Begitu pula ketika kita yang posisinya sebagai pendengar tetapi kita hanya mendengarkan secara sekilas, lalu dengan santainya memberikan masukan menurut sudut pandang kita sendiri, tanpa memikirkan emosi atau perasaan teman bicara kita. Ia yang bercerita mungkin merasa tidak puas. Bisa jadi ia sebenarnya tidak ingin mendengarkan solusi, tetapi hanya ingin didengar. Jadi runyam, kan, kalau kita tidak dapat memahami lawan bicara.
Di dalam buku ini dijelaskan ada empat gaya komunikasi yang sebaiknya kita pelajari untuk membangun komunikasi yang baik, berdasarkan pilihan, kepribadian dan tujuan seseorang berbincang. Di antaranya gaya "berorientasi pada orang" gaya mendengarkan yang memberi perhatian pada orang sebagai suatu keutuhan beserta perasaan-perasaannya. (hal. 36)
Dari empat gaya tersebut agar kita dapat menjadi pendengar yang baik, maka kita dapat membingkai dan menggunakan pendekatan hati. Orang-orang yang melakukan pendekatan hati, biasanya terlebih dahulu mementingkan konten emosional, dan berusaha terhubung. Mereka biasanya mementingkan motivasi, nilai, perasaan dan penghargaan.
Dan agar kita dapat menerapkan seni mendengarkan dengan hati, maka sebaiknya kita dapat memahami lima tingkatan mendengarkan. Apakah kita orang yang mendengarkan dengan acuh, pura-pura mendengarkan, memilih apa yang didengarkan, mendengarkan dengan perhatian, dan mendengarkan dengan empati.
Selanjutnya tidak kalah penting kita juga harus belajar memvalidasi apa yang dibicarakan lawan bicara kita. Validasi adalah salah satu praktik memberi dan menerima dalam komunikasi sebagai upaya membangun sikap saling menghormati antara dua orang.
Secara keseluruhan buku ini sangat menarik. Masih banyak penjelasan lain yang dipaparkan penulis terkait cara menjadi pendengar yang baik; mendengarkan dengan hati. Dipaparkan dengan gaya bahasa yang sederhana dan tidak membingungkan, buku ini sangat menarik untuk kita kaji secara mendalam.

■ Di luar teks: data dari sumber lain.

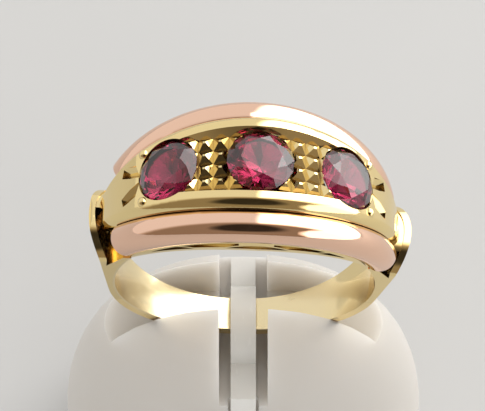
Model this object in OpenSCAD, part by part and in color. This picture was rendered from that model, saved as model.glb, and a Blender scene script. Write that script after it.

Melalui buku ini kita mendapatkan banyak sekali pemahaman baru terkait cara berkomunikasi, di antaranya:
1. Cara menjadi pendengar yang baik yang mendengarkan dengan hati.
2. Cara membangun hubungan harmonis antara sesama.
3. Cara menciptakan hubungan dan komunikasi yang tulus.
4. Bagaimana cara memberikan validasi pada teman yang berkomunikasi dengan kita.
5. Mengetahui tipe komunikasi seperti apa yang kita miliki, apakah tipe yang narsis atau menjadi pendengar yang baik?
Penting untuk kita pahami
"Komunikator yang baik cenderung lebih sedikit bicara dibandingkan komunikator yang buruk."
(hal. 16)
"Anda akan menjadi orang yang pandai bercakap-cakap dengan menjadi rendah hati, ramah, dan ingin tahu tentang betapa menariknya orang lain."
(hal. 17)
"Menjadi komunikator yang empatetik adalah menjadi pribadi yang matang secara emosional dan nyaman dengan emosi-emosi, apa pun emosi itu."